Ontem mesmo levei um susto quando, já
perto de casa retornando duma das nossas marchas inglórias de fuçação
incessante em sacos de lixo e inúmeros pitstops para troca de pneus, de repente
surge uma dona de braços abertos à nossa frente, não sei se rindo ou chorando,
balbuciando o que soava qual uma oração a um totem exótico.
Congelamos no ato.
A mulher se ajoelha, agarra o Quico como
se fosse o último dos vira-latas e se põe a gemer e zumbir no que me parece um
lamento fúnebre.
A eternidade vai escoando e nada da dona
se despregar do bicho. Eu e Zezeí só na expectativa, trocando olhares prenhes
de cumplicidade. Vários minutos se passam e a mulher não se digna a ergue a
cabeça e me dar uma satisfação. Aos tartamudeios, a voz entrecortada pelo
esperneio do pirulitão, vai explicando que teve uma cadela exatamente igual. Que era uma mistura de raças inidentificáveis
como o Quico. Que era espichadona, fucinhuda e orelhuda como o Quico. Que também
não gostava de obedecer ordens. Que era espontânea. E feliz. E folgazã. E que
morreu não sei quando, tadinha. Junto com uma outra, pastor.
Zezeí me olha dando a entender que ter
enfrentado o Vivo teria sido menos penoso. Estico um canto da boca na direção
da orelha em sinal de fica-na-tua. É nessas horas que Zezeí gosta de armar seu
barraco particular. É pixotinha mas a fuça de poucos amigos dá o que pensar a
quem não a conhece – e mesmo aos seus íntimos. Com minha puxada de canto de
boca procuro argumentar que a dona é bastante simpática. E parece bem-feitinha
de corpo. Que uma mulher bonita no meio do caminho não chega a configurar sacrifício.
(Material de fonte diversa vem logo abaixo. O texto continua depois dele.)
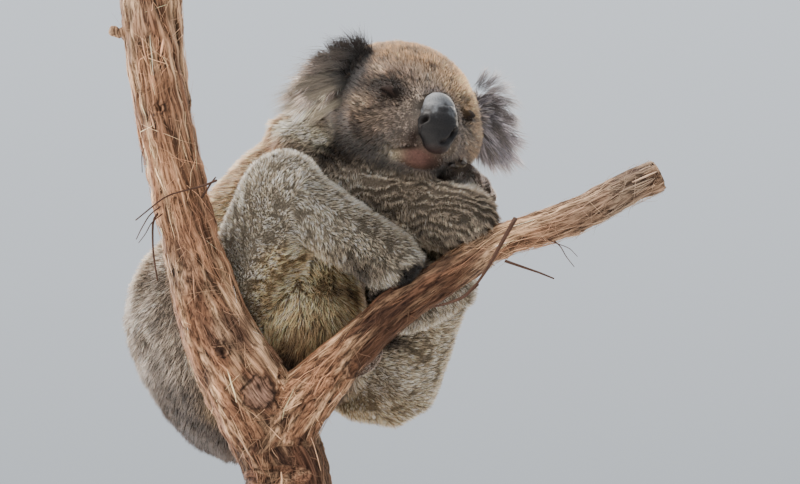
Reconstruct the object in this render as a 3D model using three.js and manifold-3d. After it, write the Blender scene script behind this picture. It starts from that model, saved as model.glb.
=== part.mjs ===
// A life-size koala asleep in a tree fork, held by a plain display stand.
// Millimetres, +Z up. The origin is the centre of the stand base's underside. The koala's right
// side faces -Y, its back -X, and +X is where the perch's long limb points.
// The solids give the outline out to the tips of the coat.
import * as THREE from "three";
import { mergeVertices } from "three/addons/utils/BufferGeometryUtils.js";
import Module from "manifold-3d";

const wasm = await Module();
wasm.setup();

// ---------------------------------------------------------------- driving dimensions
const GAP = 0.8; // clearance where two pieces meet
const FACETING = 0.4; // how far a cut face may move when its slivers are merged
const FUR = { color: 0x8a7f72, roughness: 0.95, metalness: 0 };
const PALE_FUR = { color: 0xa8a092, roughness: 0.95, metalness: 0 };
const EAR_FUR = { color: 0x5f5653, roughness: 0.95, metalness: 0 };
const NOSE_SKIN = { color: 0x3a3a40, roughness: 0.6, metalness: 0 };
const PAW_FUR = { color: 0x5a524b, roughness: 0.9, metalness: 0 };
const CLAW_HORN = { color: 0x26211f, roughness: 0.4, metalness: 0 };
const BARK = { color: 0x8d6149, roughness: 0.9, metalness: 0 };
const OAK = { color: 0x8a6a48, roughness: 0.6, metalness: 0 };
const STEEL = { color: 0x9a9a9c, roughness: 0.35, metalness: 1 };

const v = (x, y, z) => new THREE.Vector3(x, y, z);
const degrees = THREE.MathUtils.degToRad;

const BASE = { width: 480, depth: 380, height: 24, edge: 4, cornerRadius: 30 };
const ROD = { radius: 8, spacing: 40, socketDepth: 45 };
const STEM_FOOT = v(2, -50, 150); // the sawn end that stands on the rods

// The head's frame: x to the animal's left, -y along the muzzle, z to the crown.
const HEAD = {
  centre: v(91, -50, 603),
  roll: degrees(8),
  yaw: degrees(27),
  pitch: degrees(4),
};

// Joints of the right (near) and left (far) side.
const RIGHT = {
  shoulder: v(36, -34, 538),
  elbow: v(149, -86, 497),
  wrist: v(143, -20, 541),
  hip: v(-60, -10, 416),
  knee: v(-16, -98, 518),
  ankle: v(85, -93, 455),
};
const LEFT = {
  shoulder: v(72, 62, 548),
  elbow: v(139, 42, 520),
  wrist: v(164, -34, 481),
  hip: v(40, 92, 412),
  knee: v(134, 46, 466),
  ankle: v(92, -34, 424),
};

// ---------------------------------------------------------------- forms as distance fields
// A field gives a point's distance outside a form, and is negative inside.
function ball(centre, radii, turn = new THREE.Quaternion()) {
  const back = turn.clone().invert();
  return (point) => {
    const p = point.clone().sub(centre).applyQuaternion(back);
    const near = p.clone().divide(radii);
    const steep = near.clone().divide(radii).length();
    return steep < 1e-9 ? -Math.min(radii.x, radii.y, radii.z) : (near.length() * (near.length() - 1)) / steep;
  };
}

const round = (centre, radius) => (point) => point.distanceTo(centre) - radius;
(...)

Só falta vislumbrar e conferir o rosto.
A mulher continua agachada à minha
frente, cobrindo Quico de carícias e gemidinhos de festa. Enquanto isso vou estudando,
sopesando prós e contras. Ancas sólidas, firmes, mas sem a robustez de mulheres
que fazem musculação ou malham exageradamente. Cabelos loiros lisos,
aparentemente naturais, não suporto mulher tingida, mulher que quer enganar
idade, que finge ser o que não é.
Pernas e quadris e seios estão encobertos
mas tudo leva a crer que se trata de produto de primeira. E, porco dio, nunca
vi tamanha demonstração de genuíno carinho em minha existência de perdedor de
estrelas.
Então ela faz uma pausa nos folguedos e
me olha.
Jesus pai, é a cara daquela atriz americana,
como é mesmo? Aquela que “despontou para o estrelato” num filme do Stallone? Que
formava um casal de lésbicas com aquela outra que é casada com o Warren Beatty?
Que naquele filme ano passado interpretou Alice com Alzheimer?
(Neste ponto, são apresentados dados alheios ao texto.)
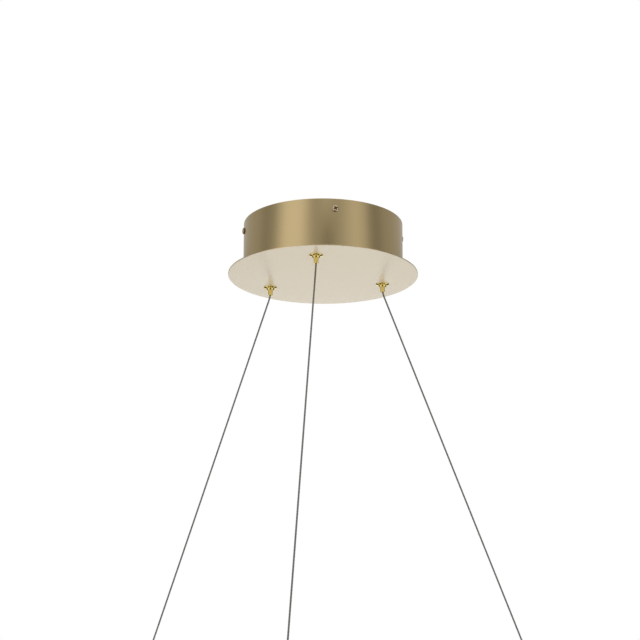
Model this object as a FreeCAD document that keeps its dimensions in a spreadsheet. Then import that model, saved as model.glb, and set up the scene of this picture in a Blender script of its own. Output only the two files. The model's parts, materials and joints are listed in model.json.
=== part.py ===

Isso! Julianne Moore. (Que na tevê jornalistas
de dentaduras eternamente à mostra pronunciam “mur”.)
Sim, a dona ainda ajoelhada à minha
frente e abraçada ao Quico é a cara da Julianne. Só que mais bonita. E mais
novinha, se me perdoam o jargão técnico. E com boa dose de sensualidade. E sem aquele
ar de carregadora de piano do cinema disposta a encarar qualquer papel, comum
em bons atores e atrizes mas impessoal e profissional demais pro meu gosto. Olhos
mais verdes, totalmente verdes, absurdamente verdes, duas esmeraldas raras que Bartolomeu
Bueno da Silva arrancaria de seu rosto pensando se tratar da real thing e que me obrigam a desviar o
olhar temendo uma hipnose instantânea que me sugue me aprisionando dentro da sua
alma e me fazendo deixar meus dois pets ao léu sob risco de se perder ou ser
atropelados pelo caminhão de gás tentando atravessar a avenida.
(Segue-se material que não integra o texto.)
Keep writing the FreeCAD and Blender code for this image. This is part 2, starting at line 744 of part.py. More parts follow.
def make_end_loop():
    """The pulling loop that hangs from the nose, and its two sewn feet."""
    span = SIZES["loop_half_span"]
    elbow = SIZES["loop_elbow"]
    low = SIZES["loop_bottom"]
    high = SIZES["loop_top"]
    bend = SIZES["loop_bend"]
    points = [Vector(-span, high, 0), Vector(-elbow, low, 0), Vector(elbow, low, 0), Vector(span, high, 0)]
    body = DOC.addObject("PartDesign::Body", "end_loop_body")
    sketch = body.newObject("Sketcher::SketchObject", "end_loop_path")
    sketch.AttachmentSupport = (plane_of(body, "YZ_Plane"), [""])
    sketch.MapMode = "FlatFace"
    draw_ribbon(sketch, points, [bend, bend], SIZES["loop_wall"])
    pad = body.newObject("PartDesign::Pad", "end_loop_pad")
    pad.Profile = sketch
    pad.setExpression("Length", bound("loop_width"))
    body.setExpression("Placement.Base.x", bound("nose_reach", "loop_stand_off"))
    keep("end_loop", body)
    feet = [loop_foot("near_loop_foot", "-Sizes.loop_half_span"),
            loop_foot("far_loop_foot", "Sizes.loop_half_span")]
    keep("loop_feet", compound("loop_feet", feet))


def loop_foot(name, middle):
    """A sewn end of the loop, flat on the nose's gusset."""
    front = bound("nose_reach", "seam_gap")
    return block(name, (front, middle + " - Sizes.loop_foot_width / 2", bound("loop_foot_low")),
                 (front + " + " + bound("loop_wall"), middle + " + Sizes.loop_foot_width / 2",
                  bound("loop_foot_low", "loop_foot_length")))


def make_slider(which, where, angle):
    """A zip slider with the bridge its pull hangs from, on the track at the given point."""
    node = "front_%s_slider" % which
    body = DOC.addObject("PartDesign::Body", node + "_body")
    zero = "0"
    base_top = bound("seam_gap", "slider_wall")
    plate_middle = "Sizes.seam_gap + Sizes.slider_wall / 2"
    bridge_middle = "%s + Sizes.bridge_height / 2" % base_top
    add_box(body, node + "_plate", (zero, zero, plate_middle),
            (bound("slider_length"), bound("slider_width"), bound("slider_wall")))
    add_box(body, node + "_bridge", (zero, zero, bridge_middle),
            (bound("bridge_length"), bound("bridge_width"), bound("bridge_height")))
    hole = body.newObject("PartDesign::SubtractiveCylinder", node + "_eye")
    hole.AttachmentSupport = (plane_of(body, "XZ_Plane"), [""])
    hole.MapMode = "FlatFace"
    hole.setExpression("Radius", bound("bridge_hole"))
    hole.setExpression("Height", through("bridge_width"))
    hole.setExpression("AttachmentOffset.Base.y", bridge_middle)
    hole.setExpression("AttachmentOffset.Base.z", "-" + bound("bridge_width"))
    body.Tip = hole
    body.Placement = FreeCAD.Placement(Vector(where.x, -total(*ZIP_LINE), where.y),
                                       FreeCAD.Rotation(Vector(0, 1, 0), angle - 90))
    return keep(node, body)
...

Então me lembro das panturrilhas da
Moore.
Será?
Meneio a cabeça. Consulto Zezeí c’um
ligeiro alçar das sobrancelhas. Zezeí parece aconselhar um “take your time”
preventivo.
Julianne Moore tem as batatas das pernas
mais batatudas do cinema mundial. No mínimo o dobro da campeã olímpica de salto
de vara. Quase o triplo da de salto em distância. Ou de qualquer modalidade
esportiva que requeira panturrilhas king-size. Santa mãe, levar um coice duma
pernuda dessas durante a pegação na cama ou no sofá vendo a novela, mesmo sem
querer, que perigo. No pescoço ou na cabeça, black out ou mesmo glup. Em qualquer outra região, aleijamento na
certa.
E aquele firmamento de sardas, good
heavens. É tão... tão protestante. Aposto que a dona nunca se confessou. Não leva
o papa a sério! Provavelmente leu, glup! Max Weber! Se bobear, é bem capaz de
exigir que eu participe dum desses clubes anglossaxões que ensinam a gente a
pescar em vez de dar o peixe de mão-beijada.
Sem falar na pele branquela do tórax e os
seios redondinhos qual suspiros adocicados em excesso sob o decote decoroso, o
brilho cândido, direto do olhar, o sorriso correto em-mim-você-pode-confiar...
Dou um puxão imperativo na guia, Quico se
desprende da mulher, comando em-frente-marcha! Zezeí retoma o passo, seguimos
viagem. Será que não se pode mais passear sossegado nesta porra de cidade?